Of the many marvelous works of art in the Walters Art Museum, about three dozen once belonged to the media magnate William Randolph Hearst, the most prodigious and controversial American collector of all time. During his lifetime (1863-1951) he was caricatured in Orson Welles’ classic film “Citizen Kane,” and after his death, debates about his reputation continued to exaggerate the pros and cons of his talents. Join us for this enlightening lecture by National Gallery curator Mary Levkoff, author of Hearst the Collector, awarded Sotheby’s Prize for a Distinguished Publication in the History of Collecting, as she sets the story straight.
Beginning with his father’s adventures following the Gold Rush of 1849 and continuing with his mother’s fascination with Ancient Egypt, Greece and Rome, the story of Hearst ranges across Europe, South America, Africa and Asia and even includes Baltimore.

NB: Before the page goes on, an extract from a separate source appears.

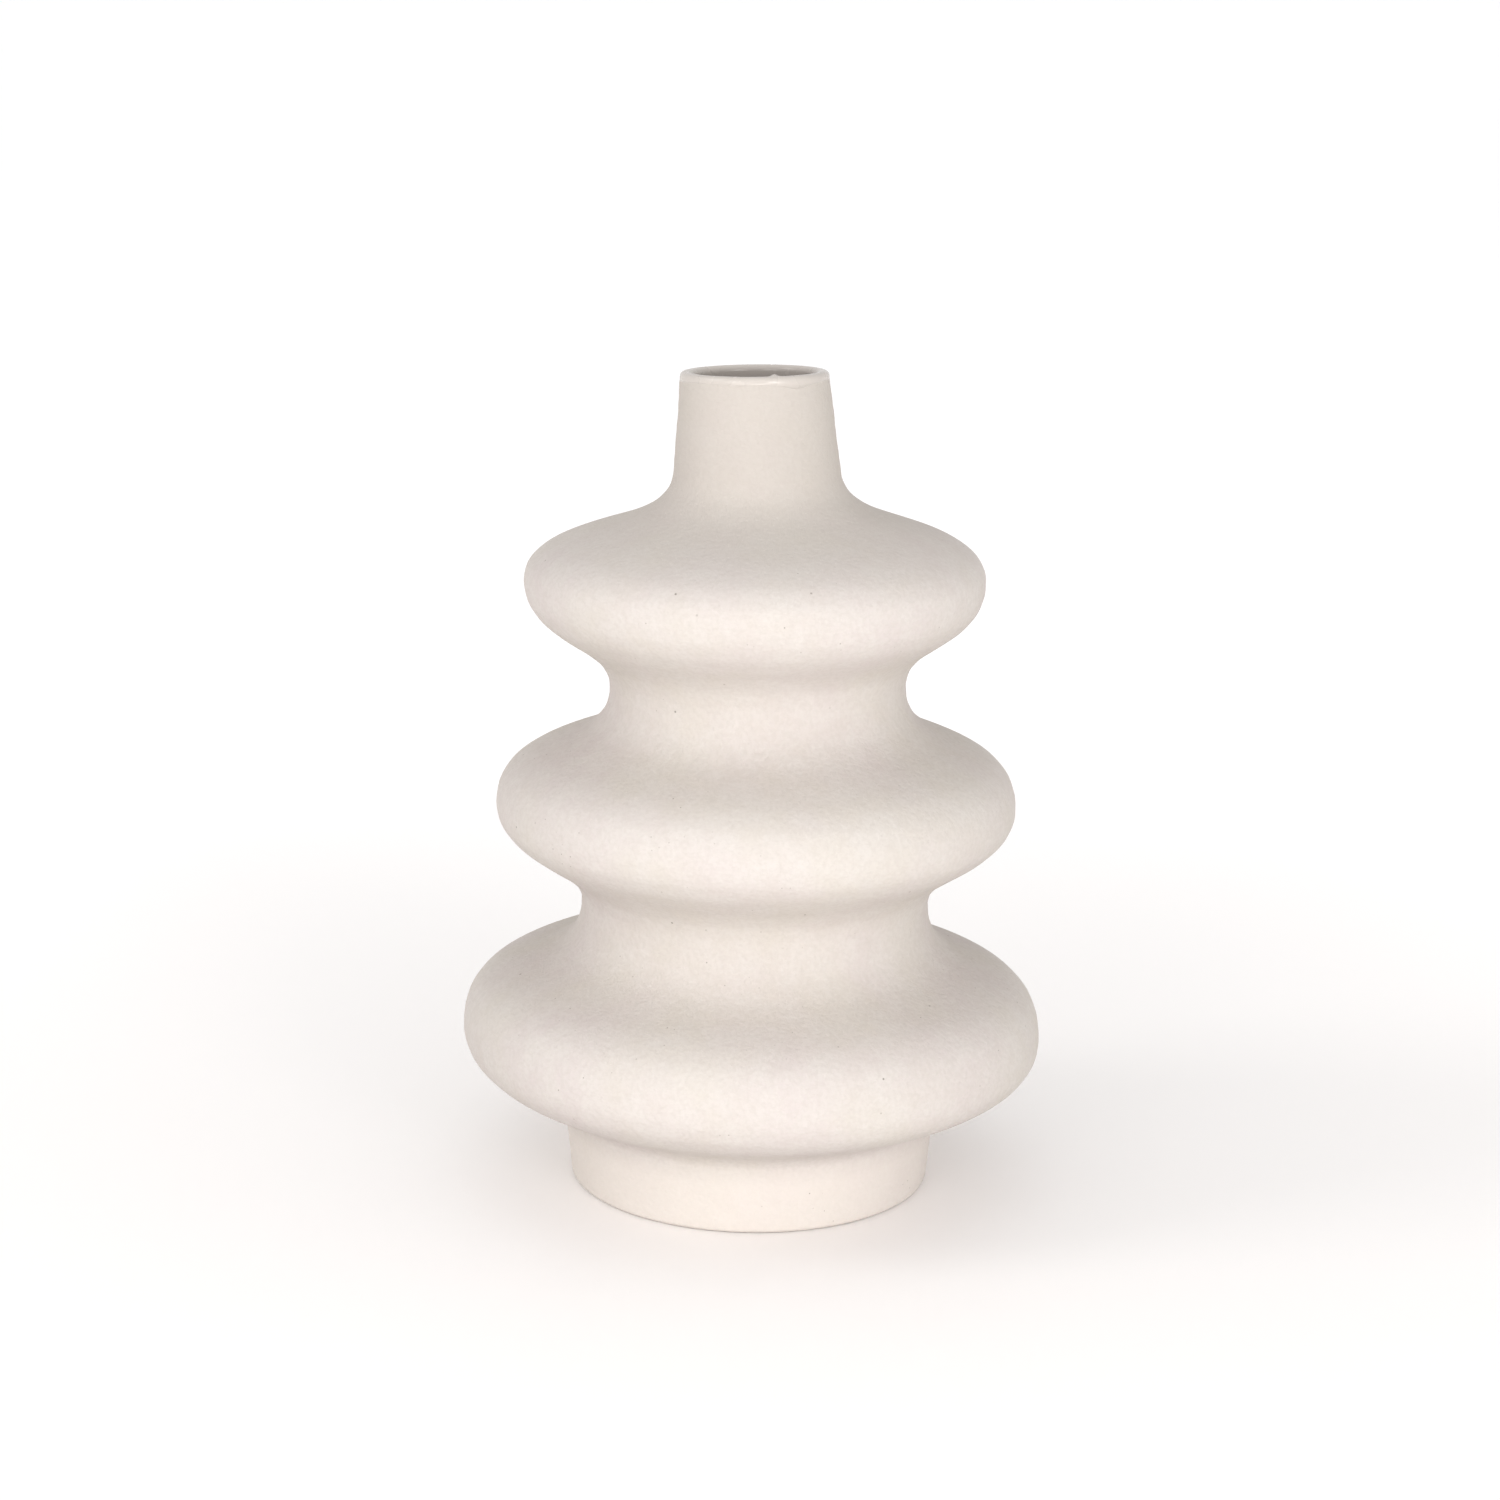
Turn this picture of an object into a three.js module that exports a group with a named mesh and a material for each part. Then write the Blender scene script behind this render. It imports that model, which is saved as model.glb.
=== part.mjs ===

This lecture will explore the masterpieces Hearst amassed, their acquisition, how they were arrayed throughout Hearst’s six opulent residences and ultimately how they were dispersed in the depths of the Great Depression. A book signing will follow the lecture. Books are available for purchase in the Museum Store.
This is the 33rd Annual Theodore L. Low Lecture. This lecture honors the memory of Theodore Low, Director of Education and Public Programs at the Walters for 34 years (1946-1980).